Blocking Google disabled ridesharing apps like Uber and Lyft, (which use Google Maps) and slowed websites that use its services – for fonts, ads, or traffic analysis – to a crawl. During this week, Hill’s devices tried to contact Google’s servers no fewer than 100,000 times. By the time she had finished her full six weeks of ‘digital veganism’ she concluded that life without the major platforms was practically “impossible” for a modern American. Anticipating the argument that consumers can choose not to use these companies, Hill notes that this is impractical since “they control a thicket of more obscure products and services that are hard to untangle from tools we rely on for everything we do, from work to getting from point A to point B.”

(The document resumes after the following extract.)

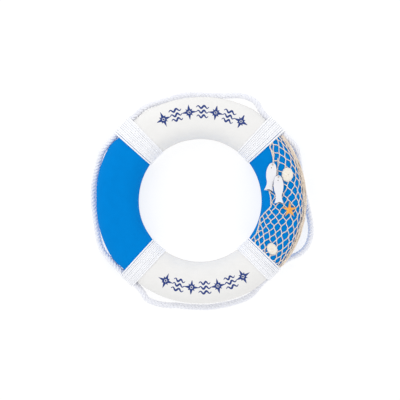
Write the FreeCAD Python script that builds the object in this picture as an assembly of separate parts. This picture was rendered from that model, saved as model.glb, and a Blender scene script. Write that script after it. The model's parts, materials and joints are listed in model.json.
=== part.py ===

The Congressional antitrust hearings are a welcome pushback to the longstanding dominance of the large tech companies and to the lobbying influence which their vast profits have enabled. In a book about how Big Tech has betrayed its founding principles, FT tech writer Rana Foroohar writes that is was “quite difficult to locate completely independent voices” on tech issues because “most experts are funded in some way by either Big Tech firms or their corporate opponents, which goes to show just how thoroughly monied interests have captured the civic debate in the United States.” The bottom line, she concludes, “is that these companies have manipulated the system to ensure that they can continue to operate freely, without the burden of pesky government intervention.” As a result “they all too often exist in a universe of their own, not just outside of national borders, but somehow transcending borders altogether.”

Big Tech’s transnational monopolies affect anyone who uses the internet regularly. Scrutiny of these companies’ questionable practices is long overdue and although proper oversight and accountability mechanisms will likely take several years to develop, the recent antitrust hearings are a welcome step in the right direction.